With universities across the country now using group counseling as a means to help their students and faculty, the Counseling Center has recently expanded its selection of group counseling sessions.
Group counseling can maximize the benefits for some individuals.
Some of the center’s new sessions, like Calm and Chaos and the Social Anxiety Group Experience, can help people deal with anxiety by teaching them the skills on how to handle stress in their lives. Some of the sessions’ techniques include meditation, muscle relaxation and breathing exercises.
These free sessions are not just for students and faculty of the university; a select few are also open to the public.
Counselor Billy Meyers said one of the problems with anxiety is that people use avoidance to deal with it, which tends to make the anxiety worse.
“Exposure is a big part of the treatment,” Meyers said. “Doing that in a step-wise fashion, where people have some skills to deal with anxiety as it starts to come on, that’s the way we move forward.”
Counselor Dean Worsham has worked at UMCC for 16 years and leads four meditation groups during the week. He said group therapy can be helpful to an individual because it provides a support network where everyone is working toward the same goal.

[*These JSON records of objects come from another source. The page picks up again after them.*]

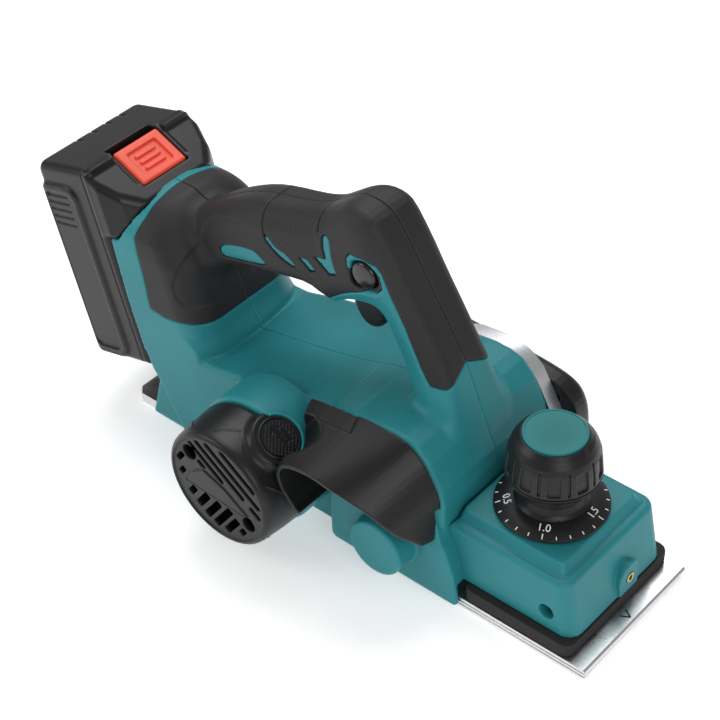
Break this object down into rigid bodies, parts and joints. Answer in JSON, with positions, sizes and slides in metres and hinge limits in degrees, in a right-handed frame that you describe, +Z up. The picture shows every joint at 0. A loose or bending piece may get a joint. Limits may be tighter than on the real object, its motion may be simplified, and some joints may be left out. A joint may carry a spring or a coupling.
{
  "type": "electric hand planer",
  "caption": "Cordless hand planer with a loop handle over a long flat sole, a depth knob on the front shoe, a belt-driven cutter drum, a side motor and chip chute and a slide-on battery.",
  "frame": {"origin": "on the rear sole, at mid-width, 100 mm behind the axis of the cutter drum", "axes": "+X is the direction of planing, +Y the tool's left (belt side), +Z up"},
  "size_m": [0.348, 0.148, 0.1769],
  "materials": {
    "teal_plastic": "moulded, fine grain",
    "black_plastic": "moulded, fine grain",
    "black_rubber": "soft overmould",
    "red_plastic": "moulded",
    "cast_aluminium": "die cast",
    "milled_aluminium": "milled along X",
    "steel": "turned",
    "dark_steel": "blackened",
    "brass": "turned",
    "copper": null,
    "belt_rubber": "ribbed belt",
    "circuit_board": "lacquered",
    "cell_wrap": "shrink-wrapped metal cells"
  },
  "bodies": {
    "root": {"body_shell_right": "teal_plastic", "body_shell_left": "teal_plastic", "grip_overmold_right": "black_rubber", "grip_overmold_left": "black_rubber", "rear_base": "milled_aluminium", "park_foot_pin": "steel", "shoe_gasket": "black_rubber", "front_housing": "teal_plastic", "fence_insert": "brass", "fence_clamp_screw": "dark_steel", "depth_spring": "steel", "drum_frame": "cast_aluminium", "drum_bearing_right": "steel", "drum_bearing_left": "steel", "motor_bearing_right": "steel", "motor_bearing_left": "steel", "bearing_holder": "cast_aluminium", "drive_belt": "belt_rubber", "belt_cover": "black_plastic", "belt_cover_screw_1": "steel", "belt_cover_screw_2": "steel", "belt_cover_screw_3": "steel", "motor_stator": "dark_steel", "motor_housing": "black_plastic", "brush_cap": "black_plastic", "chip_chute": "black_plastic", "trigger_pin": "steel", "switch_module": "black_plastic", "control_board": "circuit_board", "terminal_block": "brass"},
    "shoe": {"front_shoe": "milled_aluminium"},
    "knob": {"depth_knob": "black_plastic", "knob_cap": "teal_plastic", "depth_dial": "black_plastic", "depth_screw": "steel"},
    "drum": {"cutter_drum": "cast_aluminium", "planer_blade_1": "steel", "planer_blade_2": "steel", "blade_clamp_1": "dark_steel", "blade_clamp_2": "dark_steel", "clamp_bolt_1": "steel", "clamp_bolt_2": "steel", "clamp_bolt_3": "steel", "clamp_bolt_4": "steel", "drum_pulley": "dark_steel"},
    "motor": {"motor_rotor": "copper", "motor_fan": "black_plastic", "motor_pulley": "dark_steel"},
    "foot": {"park_foot": "black_plastic"},
    "trigger": {"trigger": "black_plastic"},
    "lock_button": {"lock_off_button": "black_plastic"},
    "battery": {"battery_case_rear": "black_plastic", "battery_case_front": "black_plastic", "cell_pack": "cell_wrap", "battery_board": "circuit_board"},
    "latch": {"battery_latch": "red_plastic"}
  },
  "joints": [
    {"name": "knob_turn", "type": "hinge", "parent": "root", "child": "knob", "pos_m": [0.16, 0, 0.0504], "axis": [0, 0, 1], "range_deg": [-288, 0]},
    {"name": "shoe_slide", "type": "slide", "parent": "root", "child": "shoe", "axis": [0, 0, 1], "range_m": [0, 0.002], "deforming": ["shoe_gasket", "depth_spring"]},
    {"name": "drum_spin", "type": "hinge", "parent": "root", "child": "drum", "pos_m": [0.1, 0, 0.026], "axis": [0, 1, 0], "continuous": true},
    {"name": "motor_spin", "type": "hinge", "parent": "root", "child": "motor", "pos_m": [0.028, 0, 0.042], "axis": [0, 1, 0], "continuous": true},
    {"name": "trigger_pull", "type": "hinge", "parent": "root", "child": "trigger", "pos_m": [0.067, 0, 0.131], "axis": [0, 1, 0], "range_deg": [0, 9]},
    {"name": "lock_off_push", "type": "slide", "parent": "root", "child": "lock_button", "axis": [0, 1, 0], "range_m": [-0.003, 0.003]},
    {"name": "battery_slide", "type": "slide", "parent": "root", "child": "battery", "axis": [-0.2588, 0, 0.9659], "range_m": [0, 0.11]},
    {"name": "latch_slide", "type": "slide", "parent": "battery", "child": "latch", "axis": [-0.9105, 0, 0.4136], "range_m": [0, 0.004]},
    {"name": "foot_swing", "type": "hinge", "parent": "root", "child": "foot", "pos_m": [-0.058, 0, 0.0105], "axis": [0, -1, 0], "range_deg": [0, 25]}
  ],
  "couplings": [
    {"joint": "shoe_slide", "follows": "knob_turn", "m_per_rad": -0.00039788},
    {"joint": "motor_spin", "follows": "drum_spin", "ratio": 1.8889}
  ]
}
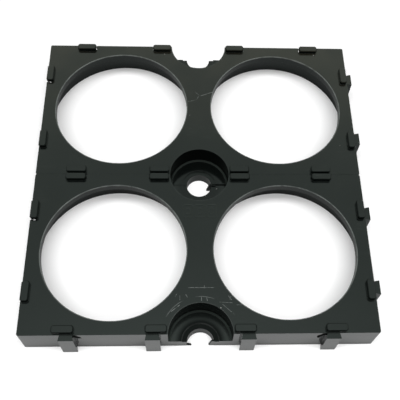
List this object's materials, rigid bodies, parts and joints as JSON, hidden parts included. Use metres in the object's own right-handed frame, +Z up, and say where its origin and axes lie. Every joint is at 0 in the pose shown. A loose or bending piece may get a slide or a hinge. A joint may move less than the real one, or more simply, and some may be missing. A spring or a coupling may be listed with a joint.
{
  "type": "battery cell holder bracket",
  "caption": "Flat moulded holder for round battery cells: lipped seats in rows, dovetails and raised pads round the edge, and sunk bolt holes between the cells.",
  "frame": {"origin": "on the axis of the bolt hole shared by the two mouldings, in the plane of the underside", "axes": "+Z up out of the face with the windows and pads, +X along the long edges towards the side with tongues, +Y from the tongued long edge to the socketed one"},
  "size_m": [0.0853, 0.0854, 0.0105],
  "materials": {
    "bracket": "satin black moulded ABS"
  },
  "bodies": {
    "root": {"front_bracket": "bracket", "rear_bracket": "bracket"}
  },
  "joints": []
}
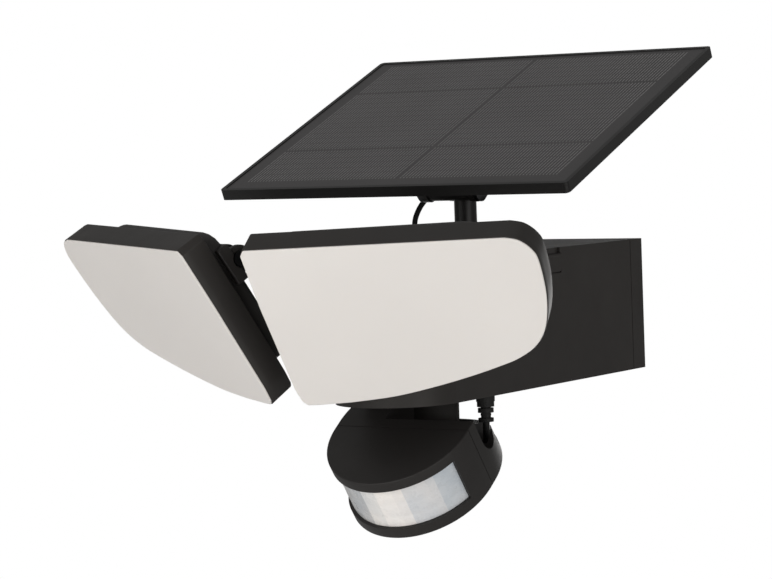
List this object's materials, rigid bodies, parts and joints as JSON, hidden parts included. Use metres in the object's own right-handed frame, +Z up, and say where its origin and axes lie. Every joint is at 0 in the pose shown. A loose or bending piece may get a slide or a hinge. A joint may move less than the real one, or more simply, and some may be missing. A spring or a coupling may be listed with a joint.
{
  "type": "solar flood light",
  "caption": "Wall-mounted solar flood light: lamp heads that swing and tilt on a box housing, a tilting sensor drum below and a tilting solar panel on a pole above.",
  "frame": {"origin": "centre of the four wall screw holes on the wall plate's back face", "axes": "+X along the wall, to the right for a viewer who faces the light; +Y into the wall, square to the wall plate's back face; +Z up"},
  "size_m": [0.3091, 0.3677, 0.2569],
  "materials": {
    "housing_plastic": "matt dark brown-black with a fine moulded grain",
    "head_plastic": "matt dark brown-black with a fine moulded grain",
    "sensor_plastic": "matt black",
    "diffuser": "milky light grey, slightly translucent",
    "window": "silvery blue-white, fine ribs",
    "solar_glass": "charcoal cells under satin glass",
    "frame_plastic": "satin black",
    "rubber": "matt black",
    "steel": "bright zinc plate",
    "dark_steel": "black oxide",
    "pole_metal": "dark powder coat",
    "board": "green solder mask",
    "led_board": "white coated",
    "led": "yellow phosphor",
    "cell_wrap": "blue shrink wrap",
    "holder": "black"
  },
  "bodies": {
    "housing_body": {"wall_plate": "housing_plastic", "housing_seal": "rubber", "housing": "housing_plastic", "lock_screws": "steel", "battery_holder": "holder", "battery_cells": "cell_wrap", "control_board": "board", "board_screws": "steel", "usb_port": "steel", "flap_pin": "steel", "head_bracket": "housing_plastic", "bracket_screws": "steel", "swing_pins": "steel", "sensor_arm": "housing_plastic", "arm_screws": "steel", "sensor_gland": "rubber", "sensor_lead": "rubber"},
    "flap_body": {"port_flap": "rubber"},
    "button_body": {"mode_button": "holder"},
    "pole_body": {"pole_base": "housing_plastic", "base_nut": "steel", "pole": "pole_metal", "pole_head": "pole_metal", "grub_screws": "steel"},
    "panel_body": {"panel_frame": "frame_plastic", "solar_laminate": "solar_glass", "panel_back": "frame_plastic", "junction_box": "frame_plastic", "lead_gland": "rubber", "panel_bracket": "pole_metal", "bracket_bolts": "steel", "panel_bolt": "dark_steel", "panel_lead": "rubber"},
    "right_arm": {"right_knuckle": "head_plastic"},
    "right_head": {"right_shell": "head_plastic", "right_bezel": "head_plastic", "right_diffuser": "diffuser", "right_gasket": "rubber", "right_board": "led_board", "right_leds": "led", "right_tilt_pin": "dark_steel"},
    "left_arm": {"left_knuckle": "head_plastic"},
    "left_head": {"left_shell": "head_plastic", "left_bezel": "head_plastic", "left_diffuser": "diffuser", "left_gasket": "rubber", "left_board": "led_board", "left_leds": "led", "left_tilt_pin": "dark_steel"},
    "sensor_body": {"drum_front": "sensor_plastic", "drum_rear": "sensor_plastic", "sensor_window": "window", "sensor_board": "board", "motion_element": "steel", "sensor_pivot": "steel", "drum_screws": "steel"}
  },
  "joints": [
    {"name": "flap_hinge", "type": "hinge", "parent": "housing_body", "child": "flap_body", "pos_m": [0.0343, -0.111, 0.0336], "axis": [0, -1, 0], "range_deg": [0, 95]},
    {"name": "button_press", "type": "slide", "parent": "housing_body", "child": "button_body", "axis": [-1, 0, 0], "range_m": [0, 0.0008], "stiffness_N_per_m": 350, "springref_m": -0.001},
    {"name": "pole_turn", "type": "hinge", "parent": "housing_body", "child": "pole_body", "pos_m": [0, -0.138, 0.041], "axis": [0, 0, 1], "range_deg": [-20, 20]},
    {"name": "panel_tilt", "type": "hinge", "parent": "pole_body", "child": "panel_body", "pos_m": [0, -0.1515, 0.0725], "axis": [1, 0, 0], "range_deg": [-12, 10], "deforming": ["panel_lead"]},
    {"name": "right_swing", "type": "hinge", "parent": "housing_body", "child": "right_arm", "pos_m": [0.0128, -0.31, 0.044], "axis": [0, 0, 1], "range_deg": [-7, 22.5]},
    {"name": "right_tilt", "type": "hinge", "parent": "right_arm", "child": "right_head", "pos_m": [0.01791, -0.3283, 0.0458], "axis": [0.9632, 0.2689, 0], "range_deg": [-30, 12]},
    {"name": "left_swing", "type": "hinge", "parent": "housing_body", "child": "left_arm", "pos_m": [-0.0128, -0.31, 0.044], "axis": [0, 0, 1], "range_deg": [-12, 17.5]},
    {"name": "left_tilt", "type": "hinge", "parent": "left_arm", "child": "left_head", "pos_m": [-0.02154, -0.32687, 0.0458], "axis": [0.8878, -0.4602, 0], "range_deg": [-30, 12]},
    {"name": "sensor_tilt", "type": "hinge", "parent": "housing_body", "child": "sensor_body", "pos_m": [0, -0.17496, -0.06002], "axis": [1, 0, 0], "range_deg": [-10, 25], "deforming": ["sensor_lead"]}
  ]
}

“What we find is a lot of people asking themselves questions like ‘Am I doing it the right way?’ or ‘How does it feel?’” Worsham said. “Sitting with a group of people, there is a community in that. Being able to sit with a group of people in silence and stillness is something we don’t do a whole lot of in the Western world. So, being able to practice that with others and be in that moment, to sit and do this with others, is a powerful thing.”